● **The problem**
Quote the lines that run from the line containing "spline.points.add(BRUSH_RINGS - 1)" down to the line containing "for node in". Include both of those lines, reproduce each exactly, and omit everything else.

● **Data block**
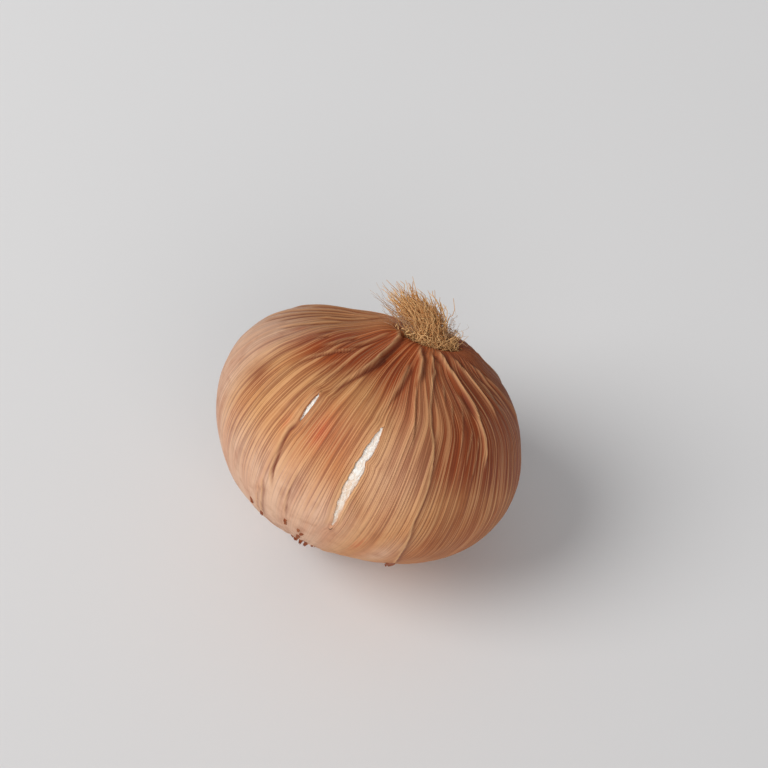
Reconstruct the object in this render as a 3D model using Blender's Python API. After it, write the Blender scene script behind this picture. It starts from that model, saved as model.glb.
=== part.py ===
"""A brown onion at rest on its side: a fleshy bulb, the papery dry skin round it, and its dry roots.

Metres, +Z up, with the ground at z = 0 and the origin at the middle of the flat spot the onion rests on.
The bulb has its own frame: its Z axis runs from the withered neck, underneath, to the roots on top.
Longitude goes round that axis from the front, -Y, towards +X, and latitude rises to 90 degrees at the roots.
"""

import math

import bmesh
import bpy
from mathutils import Matrix, Vector

# The bulb's form
GIRTH_RADIUS = 0.0400
ROOT_END_HEIGHT = 0.0284
ROOT_END_TAPER = 0.90  # 1 is an ellipse, less has squarer shoulders, more is nearer a cone
NECK_END_HEIGHT = 0.0317
NECK_END_TAPER = 1.05
CROWN_SLOPE = 0.20  # how far the root end is skewed, as rise over run
CROWN_SLOPE_TO = math.radians(78)
CROWN_SHIFT = 0.0023  # how far the roots stand off the bulb's axis
CROWN_SHIFT_TO = math.radians(39)
CROWN_SHIFT_POWER = 6  # the higher it is, the nearer the roots the shift stays
SHOULDER_RISE = 0.0017  # a low ring round the roots
SHOULDER_RADIUS = 0.0107
SHOULDER_WIDTH = 0.0045
ROOT_PLATE_RADIUS = 0.0060  # the flat disc that the roots grow from
NECK_SLOPE = 0.135
NECK_SLOPE_TO = math.radians(30)
ROOT_HALF_SWELL = 0.011
ROOT_HALF_SWELL_TO = math.radians(90)
ROOT_HALF_OVAL = 0.039
ROOT_HALF_OVAL_AT = math.radians(35)
NECK_HALF_SWELL = 0.039
NECK_HALF_SWELL_TO = math.radians(134)
NECK_HALF_OVAL = 0.036
NECK_HALF_OVAL_AT = math.radians(150)
GIRTH_TILT = 0.0009
GIRTH_TILT_TO = math.radians(20)

# How the bulb lies
LEAN = math.radians(37.6)
LEAN_TO = math.radians(38.5)  # heading of the lean, from +X towards +Y
BULB_CENTRE = Vector((-0.0027, -0.0042, 0.0352))
FLAT_RADIUS = 0.0108
FLAT_FADE = 0.024

# The dry skin
SKIN_THICKNESS = 0.0006
SKIN_MERIDIANS = 60
SKIN_PARALLELS = 28
SNAP_MERIDIANS = 2.5  # how many mesh lines either side bend to meet a split
SNAP_LATITUDE = math.radians(80)  # none of them bend nearer the poles than this
COLLAR_RADIUS = 0.0062  # the hole that the roots come out of
NECK_STUB_CORE = 0.0020  # the withered neck is this wide at its tip and NECK_STUB_RADIUS at its foot
NECK_STUB_RADIUS = 0.0050
NECK_STUB_RISE = 0.0018
# Each split runs along a meridian: its longitude, its lower and upper latitudes, and half its width
SPLITS = (
    (math.radians(-12.0), math.radians(-30), math.radians(28), 0.0012),
    (math.radians(-38.5), math.radians(-27), math.radians(26), 0.0005),
)

# The fleshy bulb inside it
FLESH_INSET = 0.0010  # the skin's thickness and the clearance under it
FLESH_MERIDIANS = 48
FLESH_PARALLELS = 24

# The dry roots, as one brush that grows square to the root plate and then bends over
BRUSH_CLEARANCE = 0.0003
BRUSH_RISE = 0.0050
BRUSH_TIP = Vector((-0.0042, 0.0062, 0.0123))  # from the brush's foot to its tip
BRUSH_RADIUS = 0.0050
BRUSH_TAPER = 0.22  # how much slimmer the tip is, before it rounds off
BRUSH_ROUND_FROM = 0.70  # the share of its length where it starts to round off
BRUSH_ROUND_TO = 1.02
BRUSH_RINGS = 13

SKIN_COLOUR = (0.50, 0.20, 0.085, 1.0)
FLESH_COLOUR = (0.86, 0.82, 0.74, 1.0)
ROOT_COLOUR = (0.55, 0.38, 0.20, 1.0)


def clear_scene():
    """Remove every object of the startup scene."""
    for obj in list(bpy.data.objects):
        bpy.data.objects.remove(obj, do_unlink=True)


def material(name, colour, roughness):
    """A plain dielectric material."""
    made = bpy.data.materials.new(name)
    made.use_nodes = True
    shader = made.node_tree.nodes["Principled BSDF"]
    shader.inputs["Base Color"].default_value = colour
    shader.inputs["Roughness"].default_value = roughness
    shader.inputs["Metallic"].default_value = 0.0
    return made


def smoothstep(low, high, value):
    """0 below low, 1 above high, and an S curve between them."""
    share = min(max((value - low) / (high - low), 0.0), 1.0)
    return share * share * (3 - 2 * share)


def lying_pose():
    """The bulb's own frame as a matrix: leaning, with its middle at BULB_CENTRE."""
    hinge = Vector((-math.sin(LEAN_TO), math.cos(LEAN_TO), 0))
    return Matrix.Translation(BULB_CENTRE) @ Matrix.Rotation(LEAN, 4, hinge)


POSE = lying_pose()


def heading(longitude):
    """The unit vector across the bulb's axis towards a longitude."""
    return Vector((math.sin(longitude), -math.cos(longitude), 0))


def swell(longitude, along):
    """How much wider than round the bulb is; along is 1 at the root pole and -1 at the neck pole."""
    root_half = ROOT_HALF_SWELL * math.cos(longitude - ROOT_HALF_SWELL_TO)
    root_half += ROOT_HALF_OVAL * math.cos(2 * (longitude - ROOT_HALF_OVAL_AT))
    neck_half = NECK_HALF_SWELL * math.cos(longitude - NECK_HALF_SWELL_TO)
    neck_half += NECK_HALF_OVAL * math.cos(2 * (longitude - NECK_HALF_OVAL_AT))
    return 1 + (root_half * (1 + along) + neck_half * (1 - along)) / 2


def root_end(longitude, outward, along, inset):
    """A point of the root half, before GIRTH_TILT."""
    radius = (GIRTH_RADIUS - inset) * outward**ROOT_END_TAPER * swell(longitude, along)
    height = (ROOT_END_HEIGHT - inset) * along
    height += CROWN_SLOPE * math.cos(longitude - CROWN_SLOPE_TO) * radius * along**3
    off_shoulder = (max(radius, ROOT_PLATE_RADIUS) - SHOULDER_RADIUS) / SHOULDER_WIDTH
    height += SHOULDER_RISE * math.exp(-(off_shoulder**2))
    shift = CROWN_SHIFT * along**CROWN_SHIFT_POWER * heading(CROWN_SHIFT_TO)
    return radius * heading(longitude) + shift + Vector((0, 0, height))


def neck_end(longitude, outward, along, inset):
    """A point of the neck half, before GIRTH_TILT."""
    radius = (GIRTH_RADIUS - inset) * outward**NECK_END_TAPER * swell(longitude, along)
    height = (NECK_END_HEIGHT - inset) * along
    height -= NECK_SLOPE * math.cos(longitude - NECK_SLOPE_TO) * radius * along**3
    return radius * heading(longitude) + Vector((0, 0, height))


def bulb_surface(longitude, latitude, inset=0.0):
    """A point of the bulb's surface in its own frame, with its girth and height less by inset."""
    outward = max(math.cos(latitude), 0.0)
    along = math.sin(latitude)
    half = root_end if along > 0 else neck_end
    point = half(longitude, outward, along, inset)
    point.z += GIRTH_TILT * math.cos(longitude - GIRTH_TILT_TO) * outward**2
    return point


def settled(point, floor):
    """The point with the underside pressed flat at height floor, from the bulb's frame and back to it."""
    lying = POSE @ point
    if lying.z > BULB_CENTRE.z:
        return point
    pressed = 1 - smoothstep(FLAT_RADIUS, FLAT_FADE, math.hypot(lying.x, lying.y))
    lying.z = max(lying.z + (floor - lying.z) * pressed, floor)
    return POSE.inverted() @ lying


def angles_of(vert):
    """A vertex of the unit sphere as (longitude, latitude)."""
    x, y, z = vert.co
    return math.atan2(x, -y), math.asin(max(-1.0, min(1.0, z)))


def put_on_sphere(vert, longitude, latitude):
    """Move a vertex of the unit sphere."""
    outward = math.cos(latitude)
    vert.co = (outward * math.sin(longitude), -outward * math.cos(longitude), math.sin(latitude))


def unit_sphere(meridians, parallels):
    """A bmesh sphere whose poles are on Z."""
    mesh = bmesh.new()
    bmesh.ops.create_uvsphere(mesh, u_segments=meridians, v_segments=parallels, radius=1.0)
    return mesh


def snap_meridian(mesh, split):
    """Bend the mesh line nearest to a split onto it, and return the vertices of that line that it opens."""
    longitude, low, high, _ = split
    step = math.tau / SKIN_MERIDIANS
    line = round(longitude / step) * step
    opened = []
    for vert in mesh.verts:
        around, latitude = angles_of(vert)
        nearness = max(0.0, 1 - abs(around - line) / (SNAP_MERIDIANS * step))
        if abs(latitude) < SNAP_LATITUDE and nearness:
            put_on_sphere(vert, around + (longitude - line) * nearness, latitude)
        if abs(around - line) < step / 2 and low < latitude < high:
            opened.append(vert)
    return opened


def open_split(mesh, split):
    """Cut the sphere along a split's meridian and part the two lips."""
    longitude, low, high, half_width = split
    line = set(snap_meridian(mesh, split))
    cut = [edge for edge in mesh.edges if line.issuperset(edge.verts)]
    parted = bmesh.ops.split_edges(mesh, edges=cut)["edges"]
    for vert in {vert for edge in parted for vert in edge.verts if vert.is_boundary}:
        middle = sum((face.calc_center_median() for face in vert.link_faces), Vector())
        side = 1 if math.atan2(middle.x, -middle.y) > longitude else -1
        _, latitude = angles_of(vert)
        gape = math.sin(math.pi * (latitude - low) / (high - low)) * half_width / GIRTH_RADIUS
        if len(vert.link_faces) < 4:
            put_on_sphere(vert, longitude + side * gape, latitude)


def open_collar(mesh):
    """Take off the cap at the root pole, leaving a round hole of COLLAR_RADIUS."""
    cap = [face for face in mesh.faces if len(face.verts) == 3 and face.calc_center_median().z > 0]
    bmesh.ops.delete(mesh, geom=cap, context="FACES")
    collar_latitude = math.acos((COLLAR_RADIUS / GIRTH_RADIUS) ** (1 / ROOT_END_TAPER))
    for vert in mesh.verts:
        if vert.is_boundary and angles_of(vert)[1] > SNAP_LATITUDE:
            put_on_sphere(vert, angles_of(vert)[0], collar_latitude)


def neck_stub(longitude, latitude):
    """How far the withered neck stands out past the bulb's surface there, along its axis."""
    if latitude > 0:
        return 0.0
    radius = bulb_surface(longitude, latitude).xy.length
    return NECK_STUB_RISE * (1 - smoothstep(NECK_STUB_CORE, NECK_STUB_RADIUS, radius))


def shape_as_bulb(mesh, inset, floor, stub):
    """Take every vertex from the unit sphere to the bulb's surface, less inset, lying at height floor."""
    for vert in mesh.verts:
        longitude, latitude = angles_of(vert)
        point = bulb_surface(longitude, latitude, inset)
        point.z -= stub * neck_stub(longitude, latitude)
        vert.co = settled(point, floor)


def add_object(name, data, finish, parent=None):
    """Link a new object to the scene with its finish and parent."""
    obj = bpy.data.objects.new(name, data)
    data.materials.append(finish)
    bpy.context.scene.collection.objects.link(obj)
    obj.parent = parent
    return obj


def mesh_object(name, mesh, finish, parent):
    """An object from a bmesh, shaded smooth."""
    bmesh.ops.recalc_face_normals(mesh, faces=mesh.faces[:])
    data = bpy.data.meshes.new(name)
    mesh.to_mesh(data)
    mesh.free()
    data.shade_smooth()
    return add_object(name, data, finish, parent)


def make_bulb_axis():
    """The empty that carries the bulb: its Z axis is the bulb's."""
    axis = bpy.data.objects.new("bulb_axis", None)
    bpy.context.scene.collection.objects.link(axis)
    axis.matrix_world = POSE
    return axis


def make_dry_skin(axis):
    """The papery skin, open along its splits and at the collar round the roots."""
    mesh = unit_sphere(SKIN_MERIDIANS, SKIN_PARALLELS)
    for split in SPLITS:
        open_split(mesh, split)
    open_collar(mesh)
    shape_as_bulb(mesh, inset=0.0, floor=0.0, stub=1.0)
    skin = mesh_object("dry_skin", mesh, material("dry_skin", SKIN_COLOUR, 0.55), axis)
    wall = skin.modifiers.new("wall", "SOLIDIFY")
    wall.thickness = SKIN_THICKNESS
    wall.offset = -1.0
    return skin


def make_flesh(axis):
    """The fleshy bulb that the skin wraps, seen through the splits."""
    mesh = unit_sphere(FLESH_MERIDIANS, FLESH_PARALLELS)
    shape_as_bulb(mesh, inset=FLESH_INSET, floor=FLESH_INSET, stub=0.0)
    return mesh_object("bulb", mesh, material("flesh", FLESH_COLOUR, 0.40), axis)


def brush_path(share):
    """A point of the brush's middle line, from the root plate at share 0 to the tip at 1."""
    plate = POSE @ bulb_surface(0.0, math.pi / 2, FLESH_INSET)
    upward = Vector((0, 0, 1)) - CROWN_SLOPE * heading(CROWN_SLOPE_TO)
    upward = (POSE.to_3x3() @ upward).normalized()
    foot = plate + upward * BRUSH_CLEARANCE
    bend = foot + upward * BRUSH_RISE
    tip = foot + BRUSH_TIP
    return foot.lerp(bend, share).lerp(bend.lerp(tip, share), share)


def brush_width(share):
    """The brush's radius as a share of its foot's: slimmer towards the tip, then rounded off."""
    rounding = max(share - BRUSH_ROUND_FROM, 0) / (BRUSH_ROUND_TO - BRUSH_ROUND_FROM)
    return (1 - BRUSH_TAPER * share) * math.sqrt(1 - rounding**2)


def make_root_brush():
    """The dry roots as one brush-shaped solid, bent over from the root plate."""
    curve = bpy.data.curves.new("root_tuft", "CURVE")
    curve.dimensions = "3D"
    curve.bevel_depth = BRUSH_RADIUS
    curve.bevel_resolution = 4
    curve.use_fill_caps = True
    spline = curve.splines.new("POLY")
    spline.points.add(BRUSH_RINGS - 1)
    for index, point in enumerate(spline.points):
        share = index / (BRUSH_RINGS - 1)
        point.co = (*brush_path(share), 1.0)
        point.radius = brush_width(share)
    return add_object("root_tuft", curve, material("dry_roots", ROOT_COLOUR, 0.80))


def main():
    """Build the onion."""
    clear_scene()
    axis = make_bulb_axis()
    make_flesh(axis)
    make_dry_skin(axis)
    make_root_brush()


main()
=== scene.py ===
"""The looks of a brown onion at rest on its side: papery skin, white inner scale and a tuft of dry roots.

Metres, +Z up, ground at z = 0. Longitude goes round the bulb's own axis from its front, -Y, towards +X, and
latitude rises to 90 degrees at the roots. Paths over the skin are written in degrees, sizes in metres.
"""

import logging
import math
from dataclasses import dataclass
from enum import Enum
from typing import Any, Union

import bmesh
import bpy
import numpy as np
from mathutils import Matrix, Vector


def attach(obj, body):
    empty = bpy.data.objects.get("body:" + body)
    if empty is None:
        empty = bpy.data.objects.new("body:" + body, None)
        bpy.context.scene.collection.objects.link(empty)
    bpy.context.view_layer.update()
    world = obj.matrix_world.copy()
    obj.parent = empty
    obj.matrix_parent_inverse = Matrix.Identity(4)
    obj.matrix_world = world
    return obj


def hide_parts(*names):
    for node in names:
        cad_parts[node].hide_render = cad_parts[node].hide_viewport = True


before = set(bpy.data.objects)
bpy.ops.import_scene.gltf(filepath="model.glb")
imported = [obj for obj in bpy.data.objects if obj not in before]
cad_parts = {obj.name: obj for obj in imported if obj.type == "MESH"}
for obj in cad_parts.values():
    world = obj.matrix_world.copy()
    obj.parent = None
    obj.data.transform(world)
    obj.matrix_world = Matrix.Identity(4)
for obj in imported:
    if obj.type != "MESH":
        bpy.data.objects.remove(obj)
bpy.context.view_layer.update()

LOG = logging.getLogger("onion")
MM = 0.001
Colour = tuple[float, float, float]
Path = tuple[tuple[float, float], ...]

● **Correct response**
    spline.points.add(BRUSH_RINGS - 1)
    for index, point in enumerate(spline.points):
        share = index / (BRUSH_RINGS - 1)
        point.co = (*brush_path(share), 1.0)
        point.radius = brush_width(share)
    return add_object("root_tuft", curve, material("dry_roots", ROOT_COLOUR, 0.80))


def main():
    """Build the onion."""
    clear_scene()
    axis = make_bulb_axis()
    make_flesh(axis)
    make_dry_skin(axis)
    make_root_brush()


main()
=== scene.py ===
"""The looks of a brown onion at rest on its side: papery skin, white inner scale and a tuft of dry roots.

Metres, +Z up, ground at z = 0. Longitude goes round the bulb's own axis from its front, -Y, towards +X, and
latitude rises to 90 degrees at the roots. Paths over the skin are written in degrees, sizes in metres.
"""

import logging
import math
from dataclasses import dataclass
from enum import Enum
from typing import Any, Union

import bmesh
import bpy
import numpy as np
from mathutils import Matrix, Vector


def attach(obj, body):
    empty = bpy.data.objects.get("body:" + body)
    if empty is None:
        empty = bpy.data.objects.new("body:" + body, None)
        bpy.context.scene.collection.objects.link(empty)
    bpy.context.view_layer.update()
    world = obj.matrix_world.copy()
    obj.parent = empty
    obj.matrix_parent_inverse = Matrix.Identity(4)
    obj.matrix_world = world
    return obj


def hide_parts(*names):
    for node in names:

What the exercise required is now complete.